英国での主力は、95psを発揮する同じエンジンのターボ版。1600-3500rpmで17.8kg-mを発揮し、明確にたくましい。低回転域ではややノイジーだが、回転上昇は滑らかだ。

ただし5速MTのギア比が高く、燃費は優れるが、それなりに回さないと鋭い加速は得にくい。0-100km/h加速は10.8秒だ。DSGと呼ばれる、7速デュアルクラッチATも選べる。スムーズにギアは切り替わるが、キックダウンの反応はやや鈍い。

この上にあるのが、115psの1.0Lターボ。最大トルクは20.4kg-mへ上昇し、0-100km/h加速は9.8秒へ短縮される。

乗り心地は全般的にしなやか。最小クラスとは思えないほど上質だ。高速域での安定感は高く、路面のうねりも巧みに均してくれる。市街地の速度域での、凹凸の処理も見事。隆起部分では揺れが残るものの、堪えるような衝撃までは伝わらない。

ステアリングホイールは、適度にクイックで適度に重い。市街地では機敏に扱え、高速道路ではひと回り大きいモデルのように安心感を与える。グリップ力が高く、カーブが連続する区間では小さなボディを軽快に操れる。

安定した走り 外界との優れた隔離性

挙動を予想しやすい操縦性で、運転も楽しい。優れたグリップバランスで、アンダーステアも抑えられている。気張るほど徐々に外へ膨らむが、不安を招くほどではない。

ボディロールが大きくなると、タイヤの負荷が高まり、ステアリングホイールの重さも増す。グリップ力の限界を探れる、接地感までは伝わらないが。
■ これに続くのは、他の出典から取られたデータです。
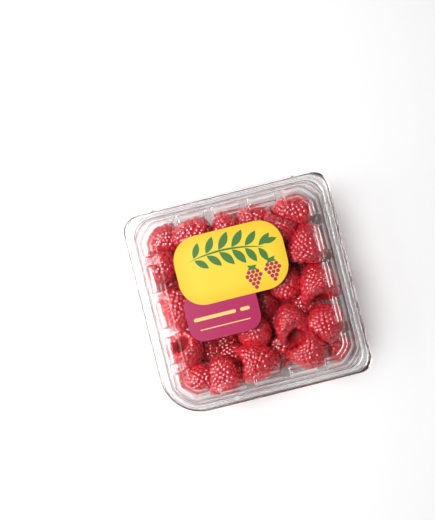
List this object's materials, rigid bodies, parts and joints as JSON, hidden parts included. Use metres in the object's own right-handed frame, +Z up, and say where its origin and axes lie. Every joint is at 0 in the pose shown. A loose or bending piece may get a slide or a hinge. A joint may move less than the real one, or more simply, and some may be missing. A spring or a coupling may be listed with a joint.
{
  "type": "punnet of raspberries",
  "caption": "Square clear plastic punnet with a hinged lid, full of fresh red raspberries, with a plain sticker on the lid.",
  "frame": {"origin": "centre of the bounding box on the surface that the punnet stands on", "axes": "+Z up, +Y towards the hinge, -Y towards the opening edge, +X to the right as seen from the opening edge"},
  "size_m": [0.127, 0.1252, 0.043],
  "materials": {
    "clear_plastic": "clear, glossy, thin pressed sheet",
    "fruit": "soft, moist, finely hairy fruit skin",
    "sticker": "satin printed sticker"
  },
  "bodies": {
    "tray": {"tray": "clear_plastic", "berries": "fruit", "hinge": "clear_plastic"},
    "lid": {"lid": "clear_plastic", "sticker": "sticker"}
  },
  "joints": [
    {"name": "lid_hinge", "type": "hinge", "parent": "tray", "child": "lid", "pos_m": [0, 0.06195, 0.03318], "axis": [-1, 0, 0], "range_deg": [0, 180], "deforming": ["hinge"]}
  ]
}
シャシーは安定志向で、旋回中にアクセルペダルを一気に緩めても、リアタイヤを振り回せるわけではない。とはいえ、安定した走りや外界との優れた隔離性は、歴代のポロで受け継がれてきた強みだ。

英国価格は、80psのエントリーグレードでも約2万1000ポンド(約407万円)からとお高め。115psのブラックエディションを指定すると、約2万7500ポンド(約534万円)へ上昇する。

燃費は、80ps版で18.7km/L。エンジンの負荷が小さくなる95ps版では、19.3km/Lへ伸びる。115psでは、7速DSGのRライン・グレードで18.6km/Lがうたわれる。

7年目を迎えた6代目ポロ。走りの興奮を得るならGTIを指定することになるが、優れた完成度や実用性、製造品質など、今でも魅力は多い。大人っぽい雰囲気も好ましい。

個性は薄めといえ、現在は208やクリオ(ルーテシア)といった訴求力の高いモデルも存在する。だが、このクラスでは得難い懐の深い能力も有する。安心感の高い操縦性と良好な燃費、乗り心地や洗練性など、完璧なバランスにあるといっていい。